А тот как взовьется, и на Шуру с кулаками. Шура крупнее его, собрал парнишку в одно целое, так чтобы руками сильно не мотал, и легонечко подтолкнул к нам наверх, где мы с Вадиком его и приняли. Вадик в прошлом футболист, но, в отличие от меня, настоящий, бывший игрок дубля «Черноморца». Другими словами, с точки зрения бытовой драки в качестве бойца он единица бесполезная, но отважная. Пока мы придерживали рвавшегося поквитаться с Шурой аспиранта, тому на подмогу прибежал снизу здоровенный верзила. Шура, увлекшись увещеванием никак не желавшего успокоиться парня, не успел должным образом отреагировать и пропустил два сокрушительных удара наотмашь справа и слева. Не уворачиваясь, а только поглубже втянув голову в плечи, Шура стойко принял эту пару хуков. Под третий удар он подсел, и оглобля здоровенной ручищи просвистела над его головой. Шура вынырнул из-под руки и нанес серию из пяти быстрых ударов по корпусу. Нешуточный бой гигантов развернулся рядом с нами. Мы вместе с притихшим аспирантом вжались в стену, освобождая место ничего вокруг себя не замечающим драчунам. Отступая под неожиданным натиском Шуры, его оппонент ступил на первую ступеньку, ведущую вверх, получив при этом весомое преимущество в росте. Шура, не прекращая наносить удары, придвинулся вплотную к нападавшему и, чередуя апперкоты с ударами в корпус, поднял его на мелькающих кулаках повыше, к площадке между этажами. Казалось, если Шура сейчас перестанет бить, то тот упадет, потеряв поддержку, но это только казалось, детина отступал, умудряясь отвечать резко, расчётливо и весьма весомо. Концовка наступила стремительно, когда оба уже поднялись на площадку между этажами, — последовало несколько точных ударов в голову телохранителя подвыпившего аспиранта, и тот, отлетев на рамы открытых окон, сбил их с петель. Скрежет разорванного металла, звон разбитого стекла, треск ломаемого дерева — всё это странным образом драчунов успокоило. Парень прекратил сопротивляться, безвольно свесил руки и устало опустился на цементный пол лестничной площадки, недоуменно поводя глазами по сторонам.

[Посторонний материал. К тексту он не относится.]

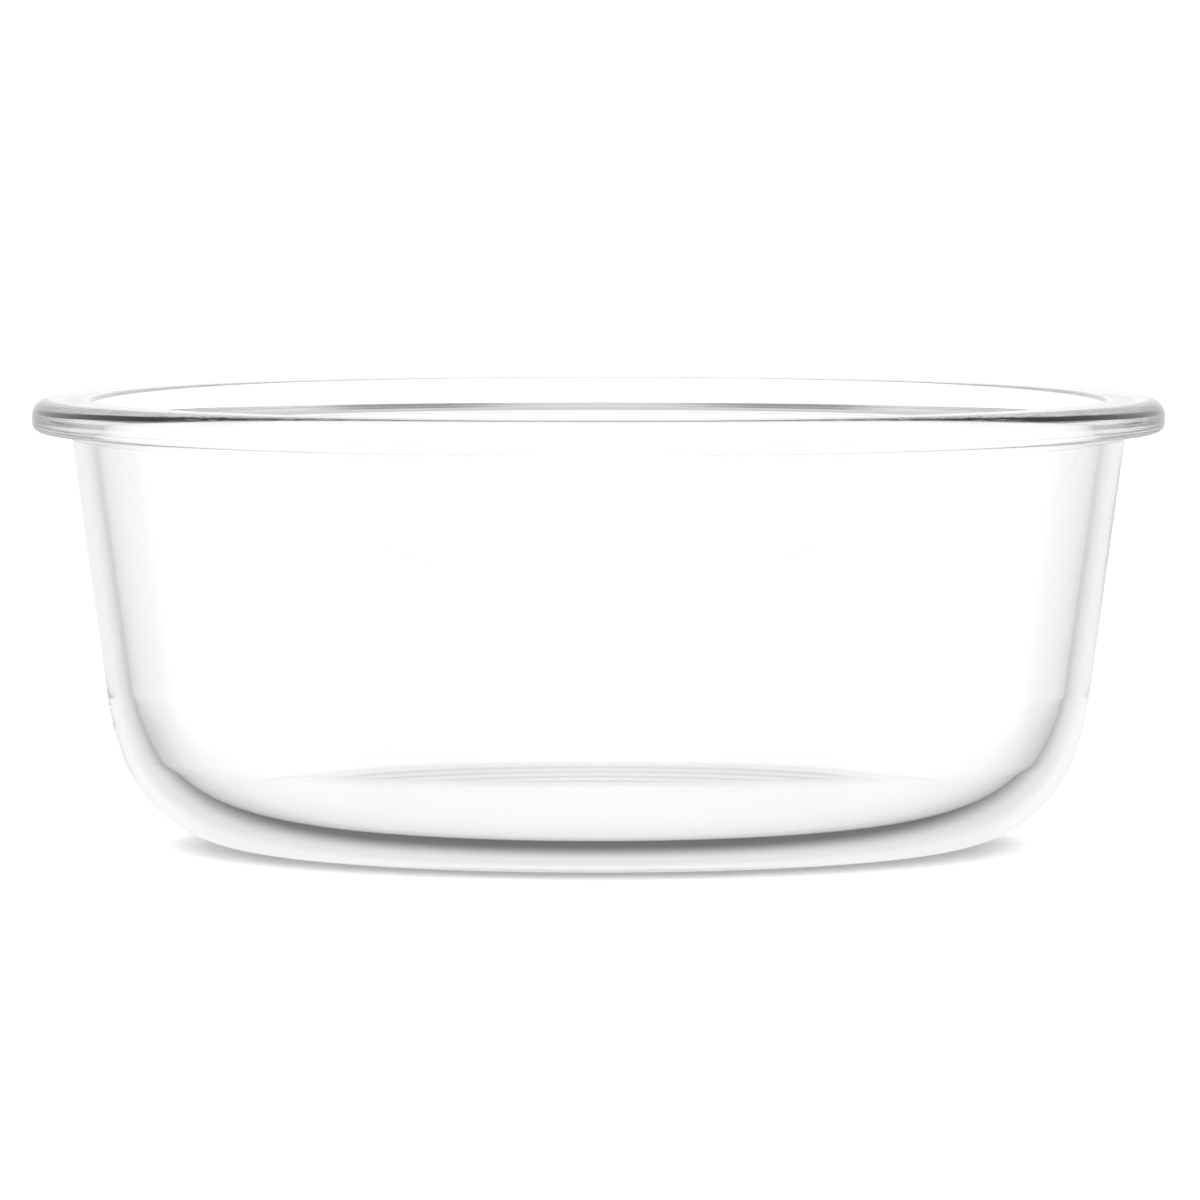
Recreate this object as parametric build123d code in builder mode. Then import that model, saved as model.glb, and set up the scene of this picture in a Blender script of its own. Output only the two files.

Аспирант в наших с Вадиком руках ожил, вырвался и, схватив меня «за грудки», сильно дернул на себя мою рубашку. С противным треском отлетела пуговица. Я уже, грешным делом, начал прицеливаться, чтобы под стать Шуре врезать ему посильней и поточней, но не успел. Широкая открытая ладонь просвистела мимо моего носа, увлекая голову аспиранта из поля видимости, и ещё одна пуговица от моей рубашки оторвалась и медленно, нехотя, на одном ребре покатилась, перескакивая со ступеньки на ступеньку, по лестнице вниз и завершила предательскую дугу падением в пропасть лестничного пролета.